La conséquence première de cette décision est que la seule adhésion au « Privacy Shield » des entités américaines destinataires ne suffit plus à rendre légal le transfert de données depuis l’Union Européenne.

Les entités exportatrices de données doivent donc obligatoirement, dès à présent, recourir aux autres outils d’encadrement de transfert ou entrer dans le cadre des exceptions prévues par le RGPD. A défaut, elles s’exposent à des sanctions pécuniaires particulièrement sévères (20 millions d’euros ou 4 % du chiffre d’affaires annuel mondial).

Des mesures complémentaires afin d’assurer un niveau de protection adéquat aux données

De plus, le recours aux clauses contractuelles types comme seul outil d’encadrement des transferts de données vers les Etats-Unis est devenu pour le moins incertain. La Cour affirme en effet très clairement que lorsque l’exportateur constate que le droit de l’Etat tiers n’assure pas un niveau de protection suffisant – ce qui est manifestement le cas des Etats-Unis – ce dernier doit prendre des mesures complémentaires afin d’assurer un niveau de protection adéquat aux données transférées.

Quelles mesures ? La Cour ne le précise pas.
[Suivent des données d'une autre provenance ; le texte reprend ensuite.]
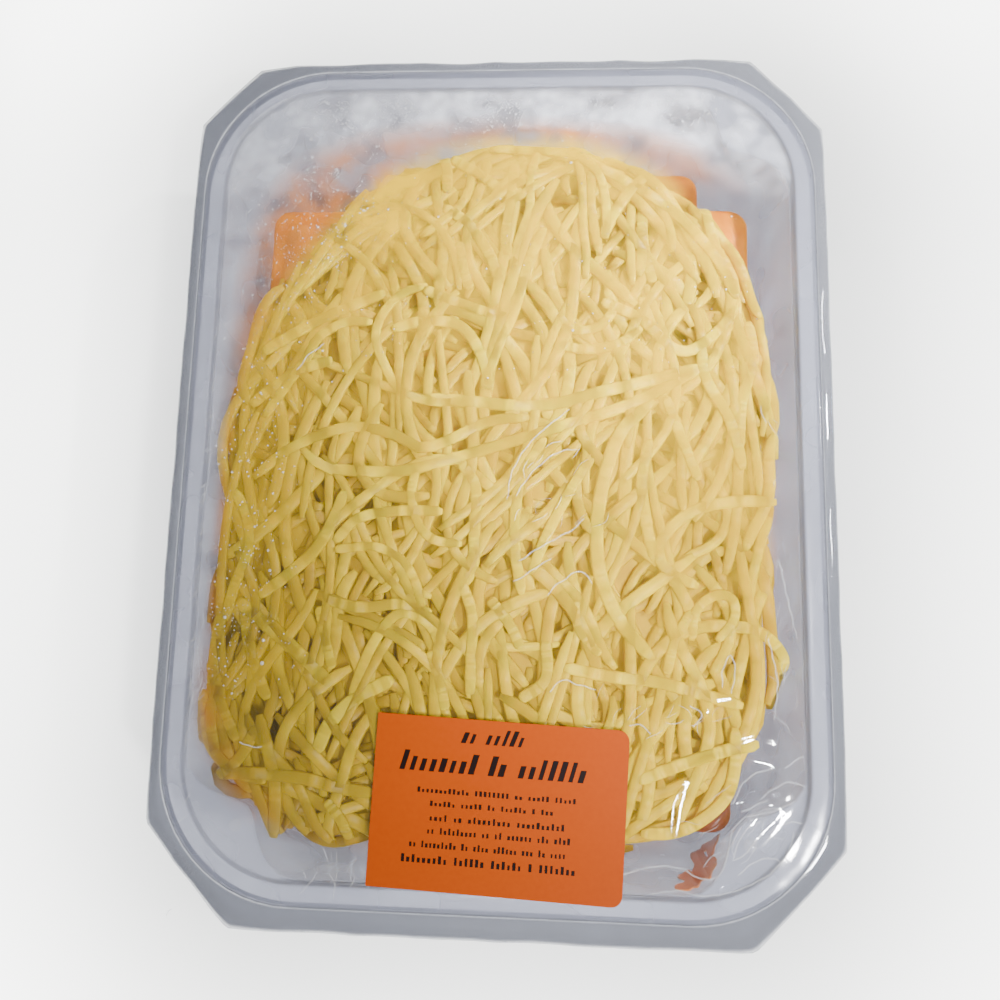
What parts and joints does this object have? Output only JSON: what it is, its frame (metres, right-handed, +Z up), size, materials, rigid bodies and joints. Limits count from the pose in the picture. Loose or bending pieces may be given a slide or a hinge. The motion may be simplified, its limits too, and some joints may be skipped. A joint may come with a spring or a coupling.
{
  "type": "packed ravioli dish",
  "caption": "Ravioli in tomato sauce under a heap of grated cheese, in a clear rounded tray sealed with a clear film lid that has slanted corners and a blank orange label.",
  "frame": {"origin": "middle of the footprint, on the surface the tray stands on", "axes": "+X across the tray's width, +Y along its length away from the label, +Z up"},
  "size_m": [0.1676, 0.2216, 0.0451],
  "materials": {
    "clear_plastic": "thermoformed clear plastic with a faint lavender grey cast",
    "clear_film": "clear heat-sealed film, glossy, fogged by condensation inside",
    "label_paper": "orange coated label paper, blank",
    "pasta": "cooked pasta stained by sauce",
    "tomato_sauce": "wet tomato sauce",
    "grated_cheese": "pale yellow semi-hard cheese, waxy"
  },
  "bodies": {
    "root": {"tray": "clear_plastic", "sauce_bed": "tomato_sauce", "ravioli_01": "pasta", "ravioli_02": "pasta", "ravioli_03": "pasta", "ravioli_04": "pasta", "ravioli_05": "pasta", "ravioli_06": "pasta", "ravioli_07": "pasta", "ravioli_08": "pasta", "ravioli_09": "pasta", "ravioli_10": "pasta", "ravioli_11": "pasta", "ravioli_12": "pasta", "ravioli_13": "pasta", "ravioli_14": "pasta", "cheese": "grated_cheese", "film_lid": "clear_film", "label": "label_paper"}
  },
  "joints": []
}
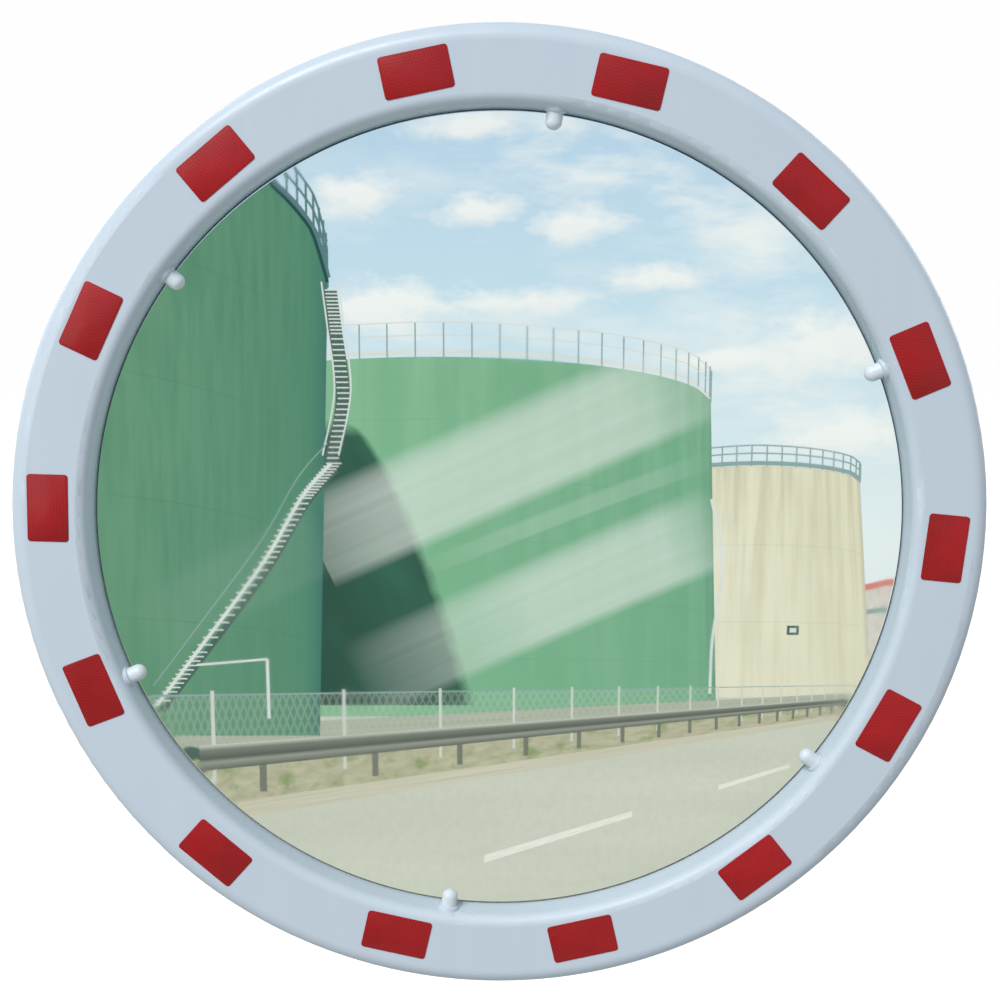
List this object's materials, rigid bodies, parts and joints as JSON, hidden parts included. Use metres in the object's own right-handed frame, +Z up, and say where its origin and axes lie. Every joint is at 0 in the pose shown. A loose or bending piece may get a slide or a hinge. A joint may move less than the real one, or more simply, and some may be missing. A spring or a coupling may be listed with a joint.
{
  "type": "traffic convex mirror",
  "caption": "Round convex traffic mirror in a white frame with red reflective patches, on a pan and tilt bracket with a post clamp.",
  "frame": {"origin": "on the axis of the post in the clamp, level with the mirror's centre", "axes": "+Z up along the post, the mirror faces -Y, +X to the right as one looks into the mirror"},
  "size_m": [0.72, 0.2724, 0.72],
  "materials": {
    "white_plastic": "smooth moulded, slightly weathered",
    "peg_plastic": "smooth moulded",
    "mirror_acrylic": "polished",
    "foam": "closed cell, matt",
    "red_film": "prismatic reflective film",
    "galvanised_steel": "hot-dip galvanised",
    "cast_iron": "cast, galvanised",
    "zinc_fasteners": "bright zinc",
    "stainless_screws": "plain stainless"
  },
  "bodies": {
    "post_bracket": {"front_jaw": "galvanised_steel", "clamp_bolts": "zinc_fasteners", "pan_bolt": "zinc_fasteners", "pan_washers": "zinc_fasteners", "pan_nut": "zinc_fasteners"},
    "rear_clamp": {"rear_jaw": "galvanised_steel", "clamp_washers": "zinc_fasteners", "clamp_nuts": "zinc_fasteners"},
    "knuckle": {"knuckle": "cast_iron"},
    "head": {"frame_ring": "white_plastic", "mirror_pane": "mirror_acrylic", "pane_seal": "foam", "back_shell": "white_plastic", "retaining_peg_1": "peg_plastic", "retaining_peg_2": "peg_plastic", "retaining_peg_3": "peg_plastic", "retaining_peg_4": "peg_plastic", "retaining_peg_5": "peg_plastic", "retaining_peg_6": "peg_plastic", "reflector_1": "red_film", "reflector_2": "red_film", "reflector_3": "red_film", "reflector_4": "red_film", "reflector_5": "red_film", "reflector_6": "red_film", "reflector_7": "red_film", "reflector_8": "red_film", "reflector_9": "red_film", "reflector_10": "red_film", "reflector_11": "red_film", "reflector_12": "red_film", "reflector_13": "red_film", "reflector_14": "red_film", "stiffener_plate": "galvanised_steel", "rim_screws": "stainless_screws", "head_bracket": "galvanised_steel", "head_bolts": "zinc_fasteners", "head_washers": "zinc_fasteners", "head_nuts": "zinc_fasteners", "tilt_bolt": "zinc_fasteners", "tilt_washers": "zinc_fasteners", "tilt_nut": "zinc_fasteners"}
  },
  "joints": [
    {"name": "clamp_open", "type": "slide", "parent": "post_bracket", "child": "rear_clamp", "axis": [0, 1, 0], "range_m": [0, 0.008]},
    {"name": "pan", "type": "hinge", "parent": "post_bracket", "child": "knuckle", "pos_m": [0, -0.07505, 0], "axis": [0, 0, 1], "range_deg": [-45, 45]},
    {"name": "tilt", "type": "hinge", "parent": "knuckle", "child": "head", "pos_m": [0, -0.12505, 0], "axis": [1, 0, 0], "range_deg": [-15, 15]}
  ]
}
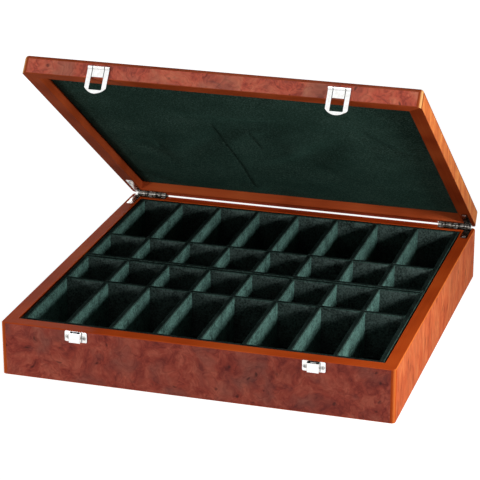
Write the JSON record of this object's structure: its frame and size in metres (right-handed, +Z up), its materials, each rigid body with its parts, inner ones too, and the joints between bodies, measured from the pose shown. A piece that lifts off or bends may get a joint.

Les autorités de contrôle européennes dont la CNIL apporteront, il faut l’espérer, rapidement des précisions car à défaut de pouvoir prendre des mesures complémentaires suffisantes, les exportateurs doivent suspendre ou mettre fin au transfert de données sous peine d’être sanctionnés.

Cependant, malgré l’application immédiate de l’arrêt, il est fort probable que les autorités européennes accordent un moratoire aux entreprises pour mettre en conformité leurs transferts aux Etats-Unis.

Par ailleurs, si cette décision ne concerne que les Etats-Unis, elle impacte plus globalement les transferts de données vers des pays ne bénéficiant pas d’une décision d’adéquation tels que la Chine ou la Russie ou tout autre Etat ayant un système national de surveillance intrusif.

Pour l’heure, les entreprises françaises qui transféraient des données aux Etats-Unis sur le fondement du « Privacy Shield » doivent a minima conclure des clauses contractuelles types avec les entités destinataires américaines et… guetter les prochaines publications de la CNIL.